C. L. - Oui je veux leur faire plaisir et ce qui est normal parce que c'est ma famille, vous l’avez vu la saison dernière avec Fleury. Je veux aussi les rendre fiers, ce qui est important à mes yeux. C'est leur rendre la pareille en fait, parce que depuis que je suis jeune, ils m'ont toujours suivie sur mes matches. Vous imaginez ? Je me rappelle de mes parents sous la pluie lors de mes matches, en train de me regarder ou quand ils traversaient toute la France pour m'emmener à un tournoi... Je veux dire, à un moment quand on a des parents et qu'ils nous suivent comme ça [dans notre passion], c’est fondamental, je n'aurai rien fait dans le foot sans eux et peut être que je n'en aurais jamais fait [à ce niveau]. 

 

CDF - Est-ce qu'à un moment tu as eu envie d'arrêter avec tous ces aléas ? 

C. L. - (Elle tousse) Non mais à un moment donné quand vous passez par des situations difficiles, par moments ce n'est pas évident [à vivre]. Mais je me dis qu'il y a pire dans la vie, qu'il faut relativiser et continuer à croire en soi. Comme je vous l'ai dit tout à l'heure, il y a pire dans la vie, donc il ne faut pas non plus trop se prendre la tête, ce n’est que du sport. 

 

CDF - Mais on a l'impression que le football c'est très important pour toi quand même ? 

C. L. - Ah oui bien sûr ! Le foot c'est toute ma vie.

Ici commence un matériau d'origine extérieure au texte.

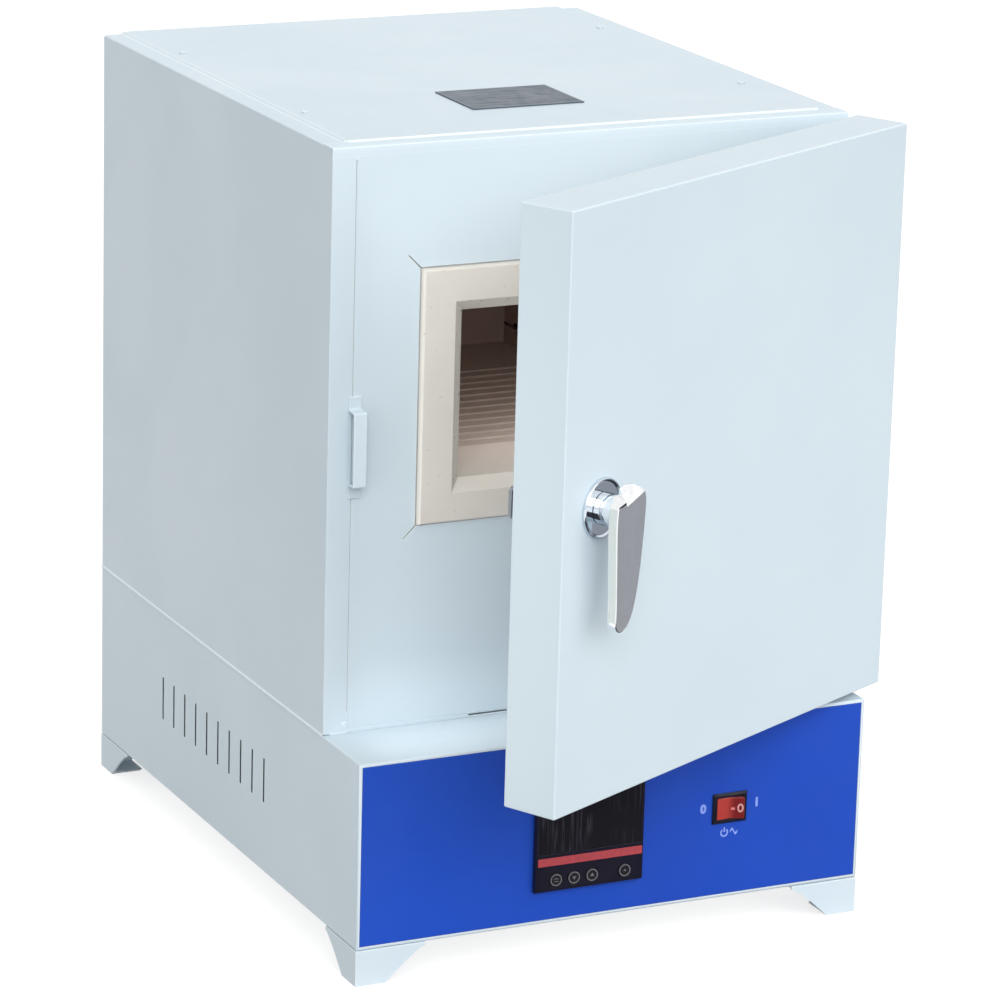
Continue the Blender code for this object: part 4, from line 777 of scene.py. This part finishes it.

Depuis que j'ai 6 ans je fais du foot et ça a été ce sport et pas un autre dès le départ. 

 

CDF - Quand on te parle de vive voix et quand on lit certaines de tes interviews, c'est très antagoniste l'un vis-à-vis de l'autre. C'est très dénaturé, parce qu’on ne voit pas tes expressions du visage très chaleureuses... 

C. L. - Oui du coup j'essaye de moins en faire (sourire). C'est toujours un exercice compliqué les interviews. Les gens se font toujours leurs propres idées, mais les interviews ne déterminent pas qui on est, en vrai. On verra bien. Moi je ne veux pas être devant [dans la lumière], je veux avant tout être performante pour mon équipe et quand ça ne fonctionne pas ou quand c'est injuste, c'est frustrant et difficile à gérer, mais on s’y fait, on n'a pas le choix.